The second category requires investments to confer at least de facto control upon foreign investors. This category includes investments into the following list of sectors which are considered to concern national security:

  • Important agricultural products;
  • Important energy and resources;
  • Important equipment manufacturing;
  • Important infrastructure;
  • Important transport services;
  • Important cultural products and services;
  • Important information technology (IT) and Internet products and services;
  • Important financial services;
  • Key technologies; and
  • Other important sectors.

In practice, we have been frequently consulted to confirm whether a transaction may be caught sector-wise by the Measures. In this regard, we have the following observations, based on our experience:

  • It is not provided under the Measures as to what amounts to "important" or "key". This leaves the authority (National Development and Reform Commission, "NDRC") with considerable discretion, and a relative broad interpretation appears likely. Therefore, in practice we have been inclined to consider the invested sectors as in-scope if they appear close to the description provided by the Measures.
  • IT, Internet and technologies have come into the limelight due to the rise of digital economy, artificial intelligence, big data, powerful tech companies as a global trend. In practice, foreign investors should not underestimate the strategic importance and sensitivity of these sectors when assessing the relevance of Chinese NSR regime to a particular transaction.
  • The second category contrasts with the first category in two crucial aspects: (i) foreign investments into the second category of sectors would only be caught when they confer at least de facto control over foreign investors, which is elaborated in the following section; and (ii) the sectors listed in the second category are non-exhaustive, given the catch-all clause.

Is the control definition under NSR regime broader than the control definition under antitrust regime?

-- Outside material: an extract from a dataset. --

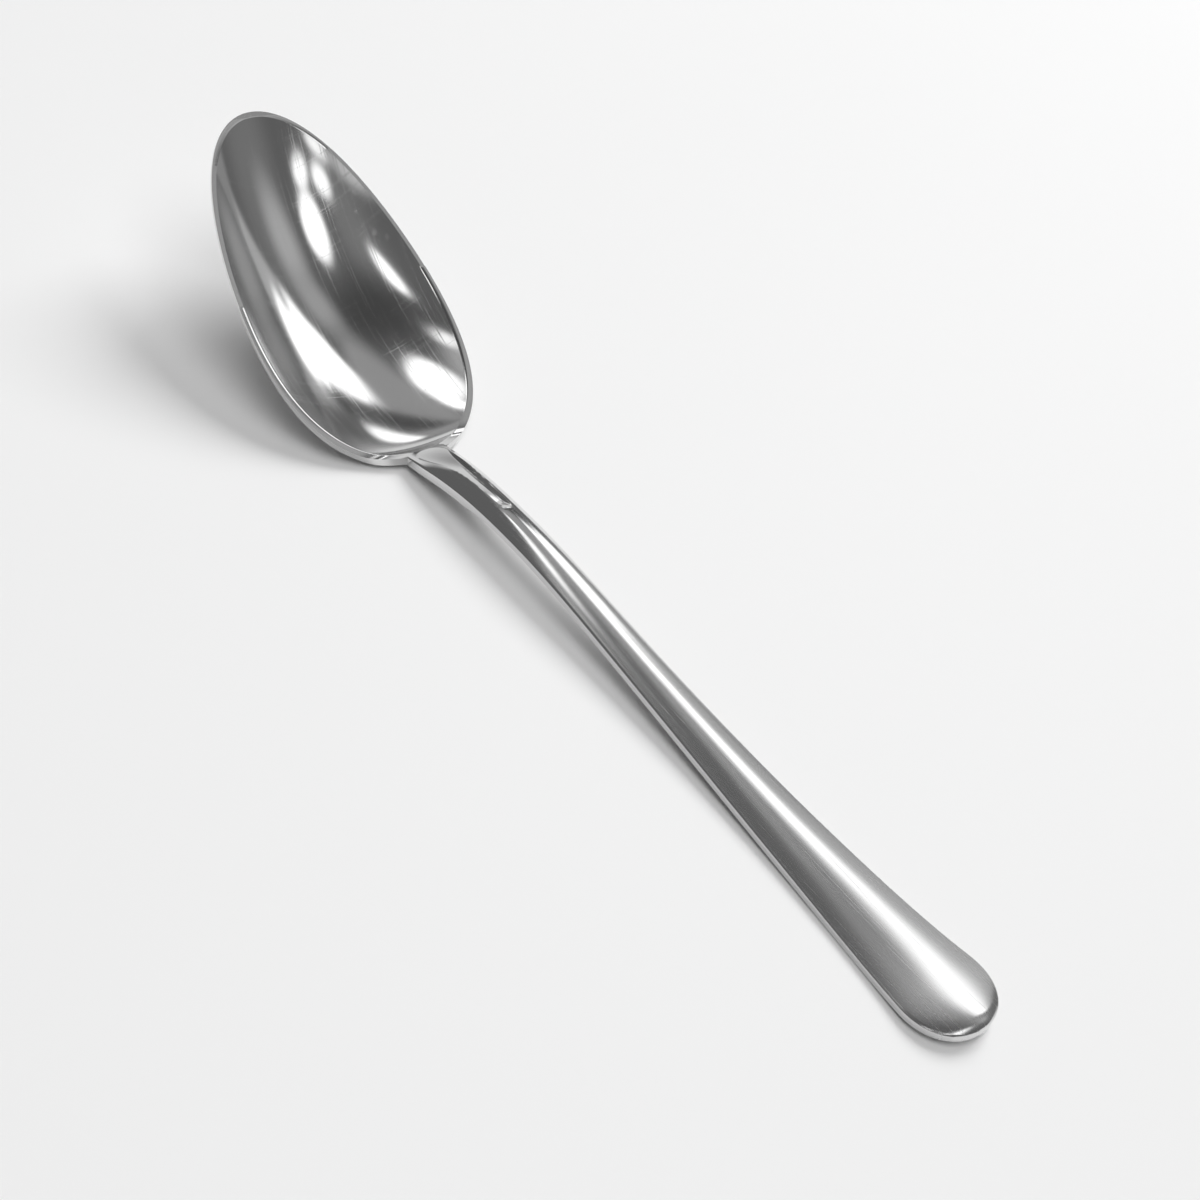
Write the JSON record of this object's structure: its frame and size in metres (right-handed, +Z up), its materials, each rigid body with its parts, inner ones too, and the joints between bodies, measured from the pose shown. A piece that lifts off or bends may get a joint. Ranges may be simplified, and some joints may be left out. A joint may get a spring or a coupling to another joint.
{
  "type": "teaspoon",
  "caption": "Plain one-piece steel teaspoon with a pointed egg-shaped bowl, a pressed tongue on the neck and a crowned handle with a rounded end.",
  "frame": {"origin": "centre of the spoon's level length, on the surface that it lies on", "axes": "+X from the bowl's toe to the handle's end, +Y across the spoon, +Z up out of the bowl"},
  "size_m": [0.1384, 0.0306, 0.0207],
  "materials": {
    "steel": "polished stainless steel: bright in the bowl and on the neck, softly brushed along the handle"
  },
  "bodies": {
    "root": {"spoon": "steel"}
  },
  "joints": []
}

As we often assess whether an NSR filing is required as part of the global antitrust/FDI filing analysis for a given transaction, we have come across internal and external queries as to whether the control test under the NSR regime is similar to that under the antitrust regime. This is in particular important for minority investments.

Under the NSR regime, the Measures provide that, for minority investments, de facto control would arise if (i) the voting rights enjoyed by a foreign investor allow it to exert material influence over the board of directors, shareholders' meetings, or resolutions of shareholders' meetings; or (ii) there are other circumstances that would enable foreign investors to exert material influence over management decision-making, human resources, finance, technology, etc.

Under the antitrust regime, despite no detailed guidance, relevant law provides that control has a similar meaning to decisive influence and the factors to take into account in control assessment typically include the ability to veto decisions relating to the business plan, senior management hiring and firing and board composition, taking into account voting mechanisms and historical attendance and voting patterns at shareholders' meetings.

In view of the above, while there is no official clarity on this point yet, many practitioners hold the view that the control threshold under the NSR regime is lower than that under the antitrust regime in China. In other words, the NSR regime's control has a broader catch than control within the meaning of antitrust rules.

This suggests that the absence of control under antitrust rules does not necessarily mean the lack of de facto control under the NSR regime. To be prudent, in practice we would recommend separate control analysis conducted along with the antitrust control analysis.

What is the advisable approach to foreign investors' "indirect" (offshore or foreign-to-foreign) investments in China?

Over the past year, most of the NSR-related queries we received concern foreign investors' offshore transactions relating to China.
Subjecting indirect investments to the NSR regime marks an expansion of jurisdiction, as indirect investments were not caught by the previous NSR rules which came into force in China in 2011.
Nevertheless, in practice we have not encouraged clients to file offshore deals with NDRC on NSR grounds, mainly for considerations that (i) offshore deals concern transfer of ownership in Chinese enterprises/assets that are already under foreign ownership, so there are no "traditional" national security concerns unless the identity of the new foreign investor itself has national security sensitivity; and (ii) there are no penalties for failure to file under the Measures. Moreover, NDRC, after identifying a failure to file, would give the foreign investor in question an opportunity to make a filing, and NDRC would only take measures to restore the pre-transaction status when the investor still refuses to file after prompted by NDRC.

Our recommendation to foreign investors

It is obvious that many provisions in the Measures (such as the scope of caught sectors, the meaning of de facto control, timing to submit filing, etc.) call for clarification and detailed rules to guide its further implementation in China.

Nevertheless, the Measures also provide procedural convenience to assuage possible uncertainties arising from the their vagueness. Firstly, the Measures provide that all filings shall go through a preliminary screening review stage to let NDRC determine whether transactions merit review on national security grounds. Such preliminary review is up to 15 business days. Secondly, if investors wish to seek full legal certainty on notifiability, NDRC is open to accept consultation requests. Unofficial sources indicate that NDRC has responded to consultation requests in a timely manner over the past year.

In summary, the new NSR regime in China in general is not meant to be more interventionist than foreign investment control regimes in other jurisdictions. We consider that there are no indications to suggest that foreign investors should be concerned about the new Chinese NSR regime. But separate NSR analysis should always be conducted in transactions which involve foreign investments in China.




Any content above relating to the PRC is based on our experience as international counsel representing clients in business activities in the PRC and should not be construed as constituting a legal opinion on the application of PRC law. As is the case for all international law firms with offices in the PRC, whilst we are authorised to provide information concerning the effect of the Chinese legal environment, we are not permitted to engage in Chinese legal affairs. Our employees who have PRC legal professional qualification certificates are currently not PRC practising lawyers.